Jakarta, Prohealth.id – Lima belas anak dengan cerebral palsy dengan usia 4 tahun hingga 14 tahun berkumpul di sebuah rumah di daerah Ciganjur, bersama ibu, maupun bersama ayah-ibu dan kakak-adiknya. Para orang tua anak-anak tersebut mendengarkan penjelasan yang disampaikan Elsa Roselina, dosen Program Pendidikan Vokasi Universitas Indonesia (UI) tentangan perawatan anak cerebral palsy.
Cerebral palsy atau lumpuh otak adalah penyakit yang menyebabkan gangguan pada gerakan dan koordinasi tubuh. Penyakit ini disebabkan oleh gangguan perkembangan otak, yang biasanya terjadi saat anak masih di dalam kandungan. Gangguan perkembangan otak ini juga dapat terjadi ketika proses persalinan atau dua tahun pertama setelah kelahiran.
Dalam kesempatan itu, Elsa Rosalina menyampaikan materi yang difokuskan kepada pemantauan kesehatan anak cerebral palsy di masa pandemi Covid-19. Materi edukasi yang diberikan meliputi pengenalan terhadap tanda bahaya umum pada anak, cara mengidentifikasi adanya sesak napas pada anak, diare dan pengenalan tanda dehidrasi pada anak, serta hal yang harus menjadi fokus perhatian saat anak mengalami demam.
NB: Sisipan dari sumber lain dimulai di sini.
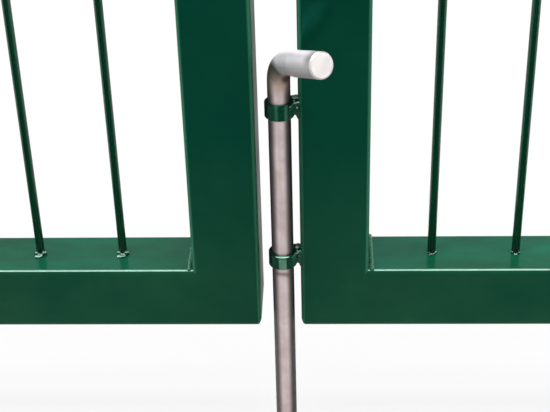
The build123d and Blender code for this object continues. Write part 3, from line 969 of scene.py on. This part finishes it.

Kegiatan edukasi ini juga dilengkapi dengan treatment fisioterapi oleh Aditya Denny Pratama selaku dosen Program Fisioterapi, dan terapi okupasi oleh Hermito Gidion selaku dosen Program Studi Okupasi Terapi. Turut hadir dalam sesi tersebut Dini Fajariani, dan Cahya Ramadani Renhoran. Kegiatan ini merupakan bentuk pengabdian masyarakat (pengmas) yang dilakukan oleh para dosen Program Pendidikan Vokasi UI.
Kegiatan pengmas yang diselenggarakan pada Minggu (5/12/2021), dilaksanakan secara integratif keilmuan, terdiri dari administrasi rumah sakit, fisioterapi, dan terapi okupasi. Tujuannya adalah untuk meningkatkan kemampuan keluarga dalam merawat anak dengan cerebral palsy di tengah kondisi pandemi Covid-19.
Ketua Komunitas Rumah Cerebral Palsy (RCP), Jakarta Selatan Mama Baim mengatakan sangat berterima kasih atas kegiatan yang dilakukan. Dengan adanya program ini, para orangtua memiliki pengetahuan tentang kesehatan anak dan terapi yang harus dilakukan dalam kondisi pandemi. “Semoga kegiatan seperti ini dapat berlanjut,” ungkapnya mengingat RCP merupakan wadah komunitas orang tua dengan anak cerebral palsy.
Pada saat pengmas, pengabdi bidang fisioterapi dan okupasi terapi menangani anak dengan cerebral palsy secara personal, didahului dengan asesmen awal terhadap kebutuhan terapi berdasarkan jenis cerebral palsy si anak. Kemudian orangtua yang bersangkutan mendapatkan edukasi untuk latihan atau pemberian stimulus yang perlu dilakukan di rumah.
“Melalui kegiatan edukasi kesehatan dan peningkatan keterampilan dalam melatih motorik anak, kami berharap upaya pemantauan kesehatan anak dengan kondisi cerebral palsy di masa pandemi ini dapat lebih ditingkatkan,” ujar Elsa.